The Italian Prime Minister, Matteo Renzi, has recently announced the intention of the government to invest 13 billion euros to help modernizing Italian manufacturing. Leaving aside reasonable doubts regarding how the government will manage to raise these funds, it appears evident that Mr Renzi is attempting to replicate the positive experience created in Germany by the fourth industrial revolution. However, the plan of pouring taxpayers’ money to revitalize the Italian manufacturing sector is destined to fail without addressing first critical endemic structural problems.
Recent data on the European manufacturing show that in August the value of the IHS Markit index (based on purchasing managers interviews) was the worse of the last three months (51.7, where 50 marks the threshold between recession and expansion). Performances in Italy and France are particularly bad (both under the 50 threshold).
It is not all doom and gloom though. Data on Germany show that the country performed better than the European average (53.6 vs a European average of 51.7). This is not surprising. Germany has long recognized the necessity of reorganizing and innovating its manufacturing sector and has adopted an approach sometimes called Industry 4.0. The method entails a revolutionary approach to manufacturing based on an extensive use of data and digital technologies to manage the entire value chain of industrial activities. Of course, the success of the experience in the US and Germany has produced considerable interest in Europe, where policymakers and entrepreneurs regard industrial policies among the top priorities (i.e. “Industrie du future” in France, “High value manufacturing catapult” in UK, “Smart industry” in Holland, “Fabbrica del Futuro” in Italy).
Given the critical importance of digital services for the success of a fourth industrial revolution, the current efforts to create the suitable regulatory conditions to obtain a digital single marketare most welcome. However, it is also vital that centralized decision making does not frustrate local successful experiments, as it may be happening in Italy.
The Italian government has recently announced it will invest 13 billion euros to help renovating Italian manufacturing, more than what Germany and the USA intend to do.
It is positive to see that part of the Italian effort toward a reform of the manufacturing sector will go in the direction of providing tax breaks to firms that decide to innovate. It is undisputable that Italian companies would greatly benefit from credible and significant forms of tax breaks. However, there are many unresolved problems in the industrial sector that, if not addressed first, will hinder every attempt to kick-start an industrial revolution.

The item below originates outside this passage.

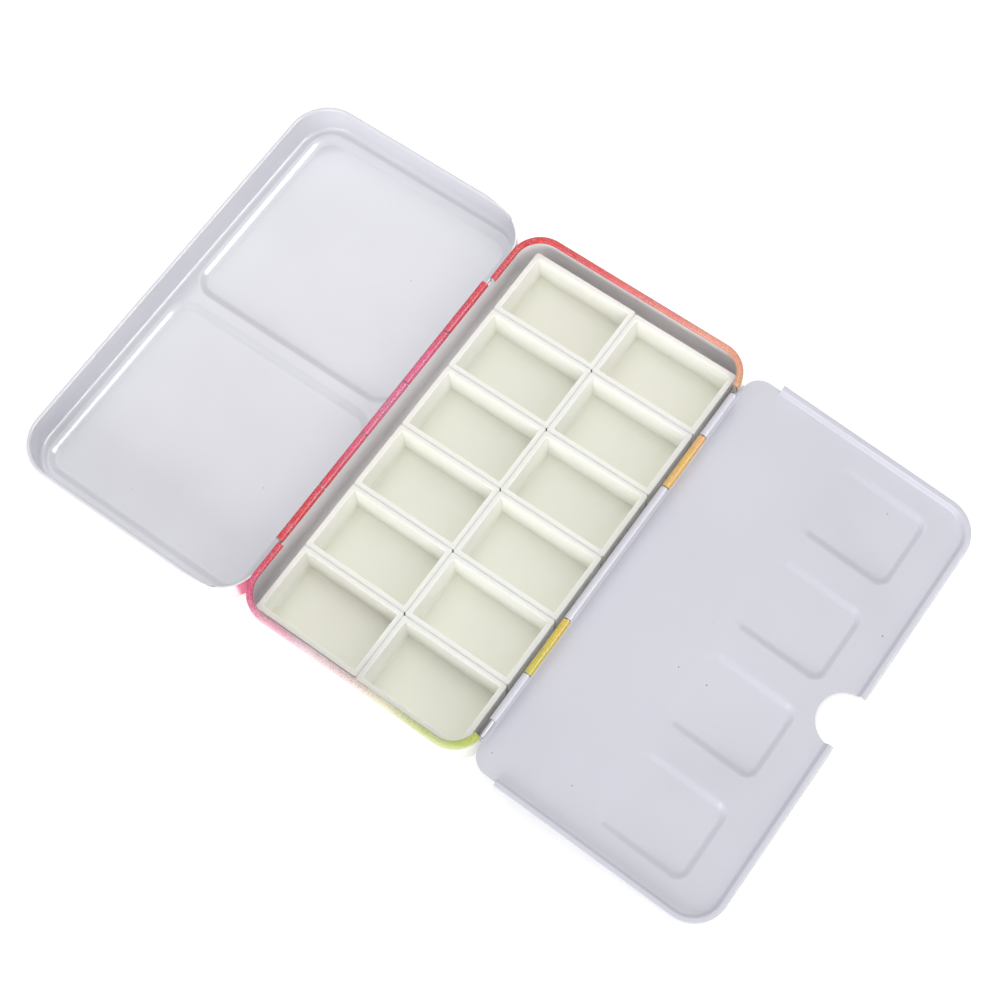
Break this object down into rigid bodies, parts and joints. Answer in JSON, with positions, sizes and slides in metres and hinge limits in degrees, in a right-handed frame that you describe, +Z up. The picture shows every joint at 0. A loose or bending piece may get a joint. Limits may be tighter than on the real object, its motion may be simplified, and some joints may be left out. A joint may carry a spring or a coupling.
{
  "type": "watercolour tin",
  "caption": "Flat hinged metal paint tin shown fully open, with a dished mixing lid, a folding palette flap and loose rectangular plastic pans.",
  "frame": {"origin": "middle of the tray's flat underside", "axes": "+Z up, +X from the lid's hinge towards the palette flap's hinge, +Y along the hinges"},
  "size_m": [0.2061, 0.1258, 0.013],
  "materials": {
    "printed_tin": "glossy printed tinplate outside, grey-white enamel inside",
    "white_enamel": "glossy white enamel inside, printed outside",
    "palette_enamel": "satin white enamel",
    "steel_wire": "drawn wire",
    "ivory_plastic": "smooth moulded ivory plastic"
  },
  "bodies": {
    "tray": {"base_tray": "printed_tin", "lid_hinge_pin": "steel_wire", "flap_hinge_pin": "steel_wire"},
    "lid": {"lid_shell": "white_enamel"},
    "flap": {"palette_flap": "palette_enamel"},
    "pan_lid_side_1": {"pan_lid_side_1": "ivory_plastic"},
    "pan_lid_side_2": {"pan_lid_side_2": "ivory_plastic"},
    "pan_lid_side_3": {"pan_lid_side_3": "ivory_plastic"},
    "pan_lid_side_4": {"pan_lid_side_4": "ivory_plastic"},
    "pan_lid_side_5": {"pan_lid_side_5": "ivory_plastic"},
    "pan_lid_side_6": {"pan_lid_side_6": "ivory_plastic"},
    "pan_flap_side_1": {"pan_flap_side_1": "ivory_plastic"},
    "pan_flap_side_2": {"pan_flap_side_2": "ivory_plastic"},
    "pan_flap_side_3": {"pan_flap_side_3": "ivory_plastic"},
    "pan_flap_side_4": {"pan_flap_side_4": "ivory_plastic"},
    "pan_flap_side_5": {"pan_flap_side_5": "ivory_plastic"},
    "pan_flap_side_6": {"pan_flap_side_6": "ivory_plastic"}
  },
  "joints": [
    {"name": "lid_hinge", "type": "hinge", "parent": "tray", "child": "lid", "pos_m": [-0.03425, 0, 0.01195], "axis": [0, -1, 0], "range_deg": [-180.8, 0]},
    {"name": "flap_hinge", "type": "hinge", "parent": "tray", "child": "flap", "pos_m": [0.03425, 0, 0.01195], "axis": [0, 1, 0], "range_deg": [-187.3, 0]},
    {"name": "pan_lid_side_1_lift", "type": "slide", "parent": "tray", "child": "pan_lid_side_1", "axis": [0, 0, 1], "range_m": [0, 0.02]},
    {"name": "pan_lid_side_2_lift", "type": "slide", "parent": "tray", "child": "pan_lid_side_2", "axis": [0, 0, 1], "range_m": [0, 0.02]},
    {"name": "pan_lid_side_3_lift", "type": "slide", "parent": "tray", "child": "pan_lid_side_3", "axis": [0, 0, 1], "range_m": [0, 0.02]},
    {"name": "pan_lid_side_4_lift", "type": "slide", "parent": "tray", "child": "pan_lid_side_4", "axis": [0, 0, 1], "range_m": [0, 0.02]},
    {"name": "pan_lid_side_5_lift", "type": "slide", "parent": "tray", "child": "pan_lid_side_5", "axis": [0, 0, 1], "range_m": [0, 0.02]},
    {"name": "pan_lid_side_6_lift", "type": "slide", "parent": "tray", "child": "pan_lid_side_6", "axis": [0, 0, 1], "range_m": [0, 0.02]},
    {"name": "pan_flap_side_1_lift", "type": "slide", "parent": "tray", "child": "pan_flap_side_1", "axis": [0, 0, 1], "range_m": [0, 0.002]},
    {"name": "pan_flap_side_2_lift", "type": "slide", "parent": "tray", "child": "pan_flap_side_2", "axis": [0, 0, 1], "range_m": [0, 0.02]},
    {"name": "pan_flap_side_3_lift", "type": "slide", "parent": "tray", "child": "pan_flap_side_3", "axis": [0, 0, 1], "range_m": [0, 0.02]},
    {"name": "pan_flap_side_4_lift", "type": "slide", "parent": "tray", "child": "pan_flap_side_4", "axis": [0, 0, 1], "range_m": [0, 0.02]},
    {"name": "pan_flap_side_5_lift", "type": "slide", "parent": "tray", "child": "pan_flap_side_5", "axis": [0, 0, 1], "range_m": [0, 0.02]},
    {"name": "pan_flap_side_6_lift", "type": "slide", "parent": "tray", "child": "pan_flap_side_6", "axis": [0, 0, 1], "range_m": [0, 0.02]}
  ]
}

The projections announced by the Italian government report the expectation that private investments up to 24 billion euros will follow the 13 billion euros of public investments. This is very unlikely to happen. There are at least two key issues that need to be resolved before any real investment could produce sizable returns.

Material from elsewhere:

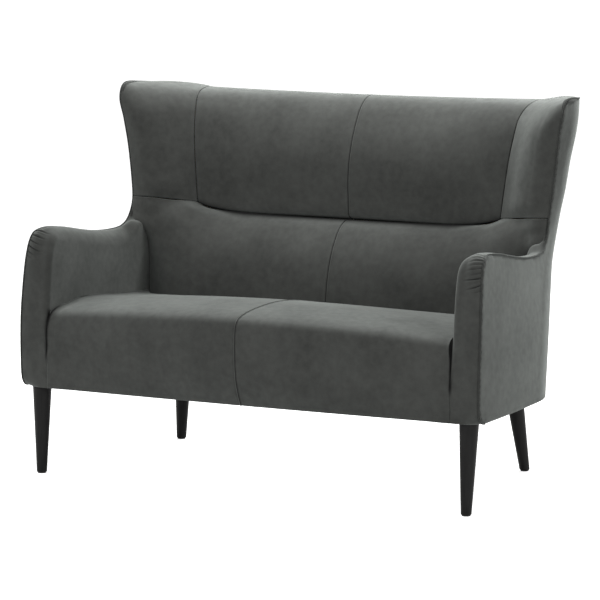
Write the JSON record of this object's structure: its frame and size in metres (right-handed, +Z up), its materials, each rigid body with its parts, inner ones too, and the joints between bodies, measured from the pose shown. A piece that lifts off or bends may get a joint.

1) Italy desperately requires significant investments targeted at the creation of internet networks, both broadband and fibre optic (see figure). Rather than relying on public investment (from the EU and Rome), the government should ensure that entrepreneurs consider Italy as the right place to put their money and ideas. The Italian bureaucracy and judiciary are definitely inadequate.
2) The labour market requires more flexibility. It is unlikely that firms will introduce any form of industrial digitalization, if they cannot overhaul their organizations and personnel.

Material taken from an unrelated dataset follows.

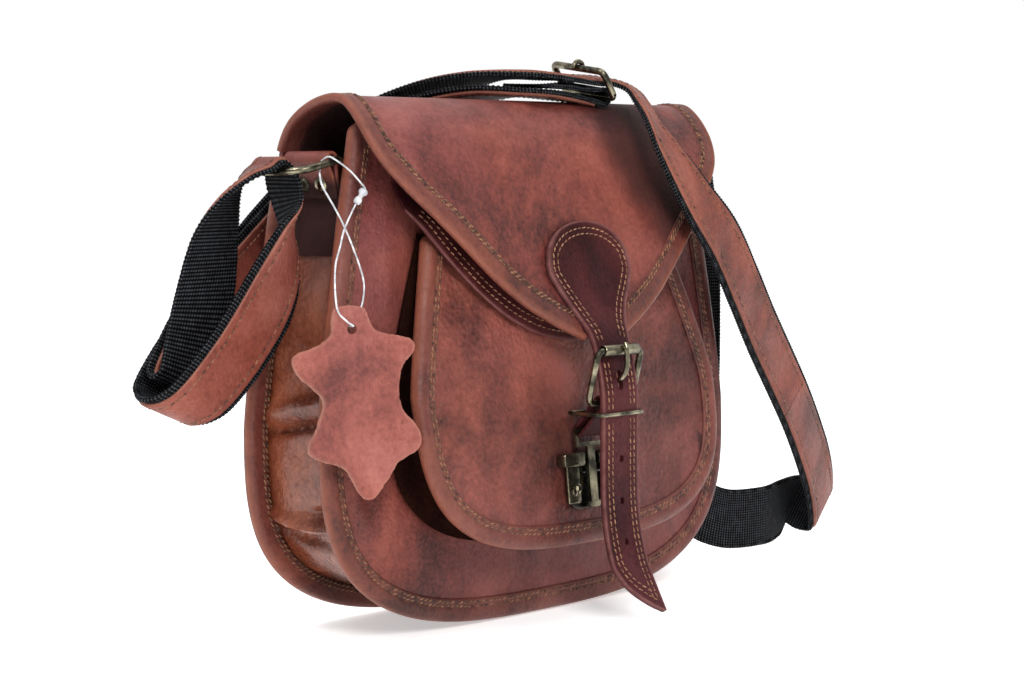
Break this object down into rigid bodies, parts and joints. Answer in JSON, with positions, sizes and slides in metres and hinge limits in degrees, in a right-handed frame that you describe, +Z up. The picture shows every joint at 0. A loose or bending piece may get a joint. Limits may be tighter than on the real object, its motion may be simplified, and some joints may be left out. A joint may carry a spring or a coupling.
{
  "type": "crossbody satchel",
  "caption": "Brown leather crossbody satchel with a deep front flap, a gusseted front pocket, a buckled closure strap on a pinch clip, and a shoulder strap looped through side rings.",
  "frame": {"origin": "middle of the back panel's bottom edge, on its outer face, on the surface that the bag stands on", "axes": "+X across the bag to the right of someone facing its front, -Y out of the front, +Z up"},
  "size_m": [0.4924, 0.1453, 0.2639],
  "materials": {
    "mottled_brown_leather": "reddish brown, mottled, satin",
    "welt_leather": "orange brown, burnished edge",
    "tan_gusset_leather": "soft tan, creased",
    "dark_brown_leather": "dark purple brown, satin",
    "strap_facing_leather": "tan brown, satin",
    "tag_leather": "reddish brown, matt",
    "black_lining_cloth": "plain weave, matt",
    "black_webbing": "ribbed weave, matt",
    "antique_brass": "antique plated, satin",
    "dark_plated_steel": "dark plated, satin",
    "clear_nylon": "clear, glossy"
  },
  "bodies": {
    "bag_body": {"back_panel": "mottled_brown_leather", "back_welt": "welt_leather", "front_panel": "mottled_brown_leather", "front_welt": "welt_leather", "main_gusset": "tan_gusset_leather", "lining": "black_lining_cloth", "pocket_front": "mottled_brown_leather", "pocket_welt": "welt_leather", "pocket_gusset": "dark_brown_leather", "clip_base": "dark_plated_steel", "clip_pin_left": "antique_brass", "clip_pin_right": "antique_brass", "clip_spring": "dark_plated_steel", "ring_tab_left": "mottled_brown_leather", "ring_tab_right": "mottled_brown_leather", "tab_rivet_left_1": "antique_brass", "tab_rivet_left_2": "antique_brass", "tab_rivet_right_1": "antique_brass", "tab_rivet_right_2": "antique_brass", "shoulder_strap_webbing": "black_webbing", "shoulder_strap_facing_short": "strap_facing_leather", "shoulder_strap_facing_long": "strap_facing_leather"},
    "main_flap": {"main_flap": "mottled_brown_leather", "flap_welt": "welt_leather", "closure_strap": "dark_brown_leather", "closure_buckle_frame": "antique_brass", "buckle_tab": "dark_brown_leather", "clip_tongue": "antique_brass", "strap_buckle_frame": "antique_brass"},
    "pocket_flap": {"pocket_flap": "dark_brown_leather"},
    "closure_prong": {"buckle_prong": "antique_brass"},
    "closure_roller": {"buckle_roller": "antique_brass"},
    "closure_keeper": {"buckle_keeper": "antique_brass"},
    "clip_lever_left": {"clip_lever_left": "antique_brass"},
    "clip_lever_right": {"clip_lever_right": "antique_brass"},
    "strap_prong": {"strap_buckle_prong": "antique_brass"},
    "ring_left": {"ring_left": "antique_brass"},
    "ring_right": {"ring_right": "antique_brass"},
    "hang_tag": {"hang_tag": "tag_leather", "tag_loop": "clear_nylon", "tag_lock": "clear_nylon"}
  },
  "joints": [
    {"name": "main_flap_hinge", "type": "hinge", "parent": "bag_body", "child": "main_flap", "pos_m": [0, -0.0015, 0.21435], "axis": [-1, 0, 0], "range_deg": [0, 90], "deforming": ["shoulder_strap_webbing", "shoulder_strap_facing_short", "shoulder_strap_facing_long"]},
    {"name": "pocket_flap_hinge", "type": "hinge", "parent": "bag_body", "child": "pocket_flap", "pos_m": [0, -0.051, 0.207], "axis": [-1, 0, 0], "range_deg": [0, 36]},
    {"name": "clip_lever_left_pinch", "type": "hinge", "parent": "bag_body", "child": "clip_lever_left", "pos_m": [-0.01085, -0.08789, 0.06241], "axis": [0, 0.9942, -0.1076], "range_deg": [0, 8], "stiffness_Nm_per_rad": 0.05, "deforming": ["clip_spring"]},
    {"name": "clip_lever_right_pinch", "type": "hinge", "parent": "bag_body", "child": "clip_lever_right", "pos_m": [0.01085, -0.08789, 0.06241], "axis": [0, 0.9942, -0.1076], "range_deg": [-8, 0], "deforming": ["clip_spring"]},
    {"name": "roller_spin", "type": "hinge", "parent": "main_flap", "child": "closure_roller", "pos_m": [0, -0.10419, 0.12733], "axis": [1, 0, 0], "continuous": true},
    {"name": "closure_prong_tilt", "type": "hinge", "parent": "main_flap", "child": "closure_prong", "pos_m": [0, -0.09803, 0.10279], "axis": [1, 0, 0], "range_deg": [0, 12]},
    {"name": "keeper_slide", "type": "slide", "parent": "main_flap", "child": "closure_keeper", "axis": [0, 0, 1], "range_m": [0, 0.002]},
    {"name": "strap_prong_tilt", "type": "hinge", "parent": "main_flap", "child": "strap_prong", "pos_m": [0.0406, -0.04215, 0.25977], "axis": [-0.1005, -0.9849, -0.1407], "range_deg": [0, 60], "deforming": ["shoulder_strap_webbing"]},
    {"name": "ring_left_swing", "type": "hinge", "parent": "bag_body", "child": "ring_left", "pos_m": [-0.12253, -0.02851, 0.2145], "axis": [0, 1, 0], "range_deg": [0, 30], "deforming": ["shoulder_strap_webbing", "shoulder_strap_facing_long"]},
    {"name": "ring_right_swing", "type": "hinge", "parent": "bag_body", "child": "ring_right", "pos_m": [0.12253, -0.02851, 0.2145], "axis": [0, -1, 0], "range_deg": [0, 30], "deforming": ["shoulder_strap_webbing", "shoulder_strap_facing_short"]},
    {"name": "tag_plumb", "type": "hinge", "parent": "ring_left", "child": "hang_tag", "pos_m": [-0.129, -0.0467, 0.2127], "axis": [0, 1, 0], "range_deg": [-30, 0]}
  ],
  "couplings": [
    {"joint": "pocket_flap_hinge", "follows": "main_flap_hinge", "ratio": 0.4},
    {"joint": "clip_lever_right_pinch", "follows": "clip_lever_left_pinch", "ratio": -1},
    {"joint": "tag_plumb", "follows": "ring_left_swing", "ratio": -1}
  ]
}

Truth be told, Italy already does provide local examples of modern and, sometimes, world-leading manufacturing (located principally in northern regions of the country). These success stories are in place because local administrations have not obstructed forward-looking entrepreneurship. In light of this, it would be more desirable for the future of Italian manufacturing that factories of the future were inspired by these local examples of decentralised excellence, rather than piloted from Rome (plans explicitly mention the creation of a “control room” in the capital). Trying to mimic the positive experience in Germany would be ineffective and harmful. Indeed, thinking that what Italy needs is just a larger injection of (public) money, without ensuring that essential conditions for a real industrial revolution in Italy are met, will be a waste of taxpayers’ money and another opportunity missed by the country.